Would sound like fun, but I'll loose to many arrows.:wink:


----------



## Dwill (Aug 26, 2010)

Dont shoot anything up in a tree...and find some old arrows layin around and use them thats what i do


----------



## countryboy173 (Jul 18, 2008)

You have to ask a mod to make a thread a sticky.. 

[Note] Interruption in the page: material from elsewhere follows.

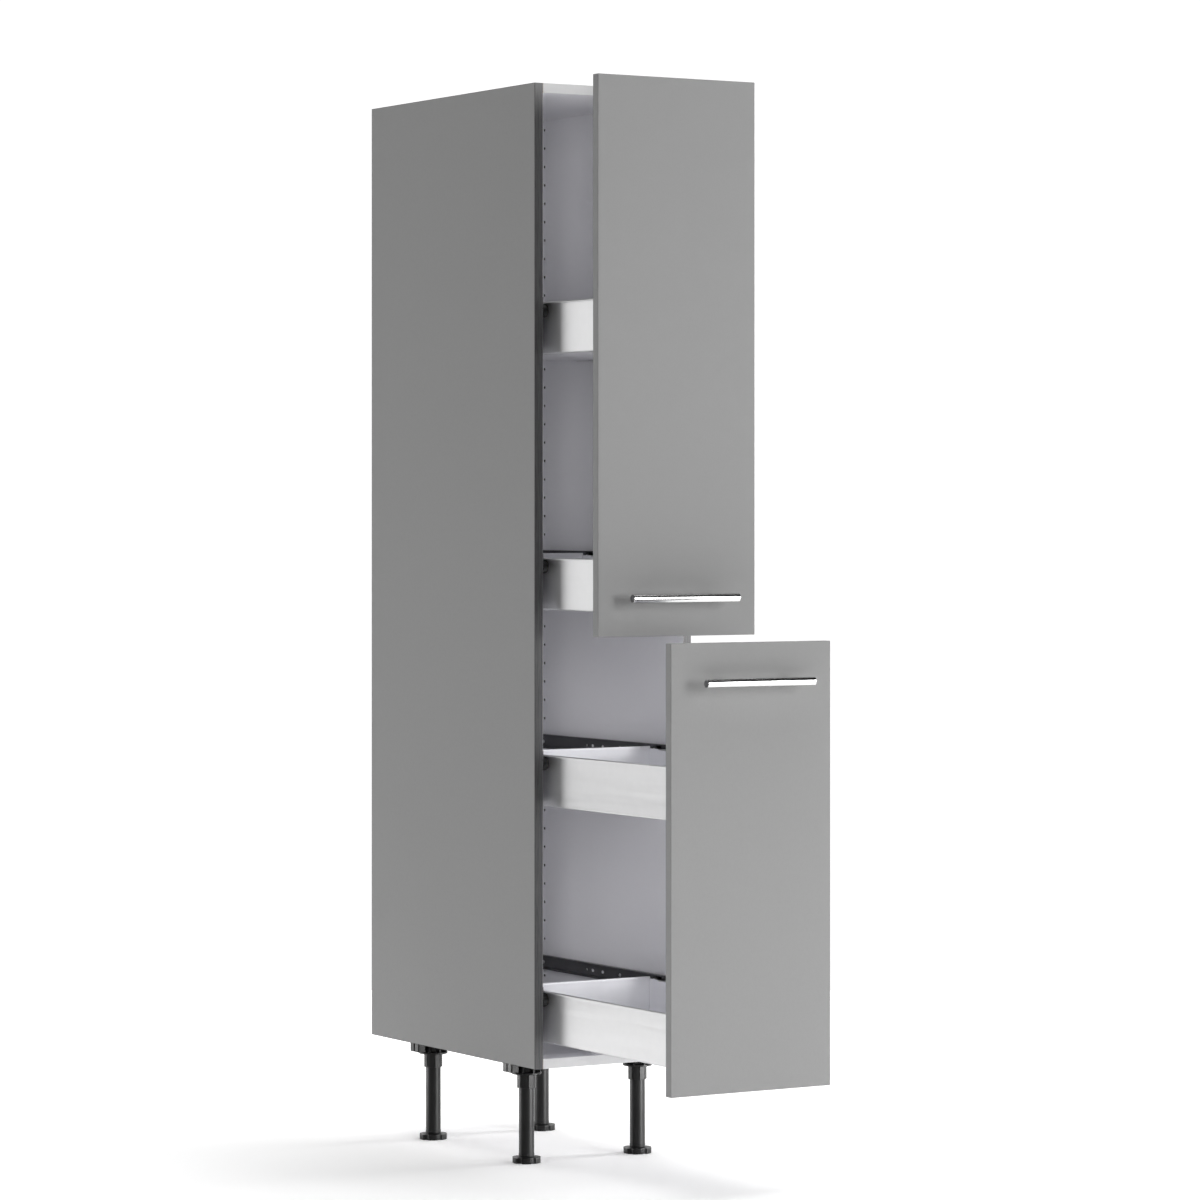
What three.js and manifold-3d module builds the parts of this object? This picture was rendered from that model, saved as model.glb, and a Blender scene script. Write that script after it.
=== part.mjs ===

And make sure you guys get judo tips! They're not really that expensive and arrows with field tips bury themselves to easily in soft ground.


----------



## arhoythunter (Aug 3, 2010)

Dwill said:


> Dont shoot anything up in a tree...and find some old arrows layin around and use them thats what i do


 tryed but lost em to fast.


----------



## N7709K (Dec 17, 2008)

popped a gopher the other day


----------



## browningRAGE (Dec 19, 2009)

got a dove with the bow today...it was eating on a bank


----------



## need-a-bow (Aug 10, 2010)

Ill try to get in contact with a moderator to start he thread


----------



## Dwill (Aug 26, 2010)

Go for it!


----------



## Ignition kid (Oct 7, 2008)

I don't think it'll be a great idea at the moment but maybe after deer season and turkey season.


----------



## need-a-bow (Aug 10, 2010)

I tried to get in touch with a moderator with no luck so far


----------



## Ignition kid (Oct 7, 2008)

I killed about four or five striped gophers with my bow while elk hunting in colorado along with a groundhog.


----------



## Dwill (Aug 26, 2010)

Ignition kid, cant you start stickys?


----------



## countryboy173 (Jul 18, 2008)

Dwill said:


> Ignition kid, cant you start stickys?


No. You have to start a thread and then the moderator will make it a sticky. You don't really need a thread to be a sticky though, most people don't even bother looking at stickys.


----------



## Dwill (Aug 26, 2010)

yeah true...


----------



## need-a-bow (Aug 10, 2010)

Im gonna name it Small Game Hunting Thread. Is that OK with everybody?


----------



## Dwill (Aug 26, 2010)

Fine with me


----------



## need-a-bow (Aug 10, 2010)

Any new post please Put them on the new thread


----------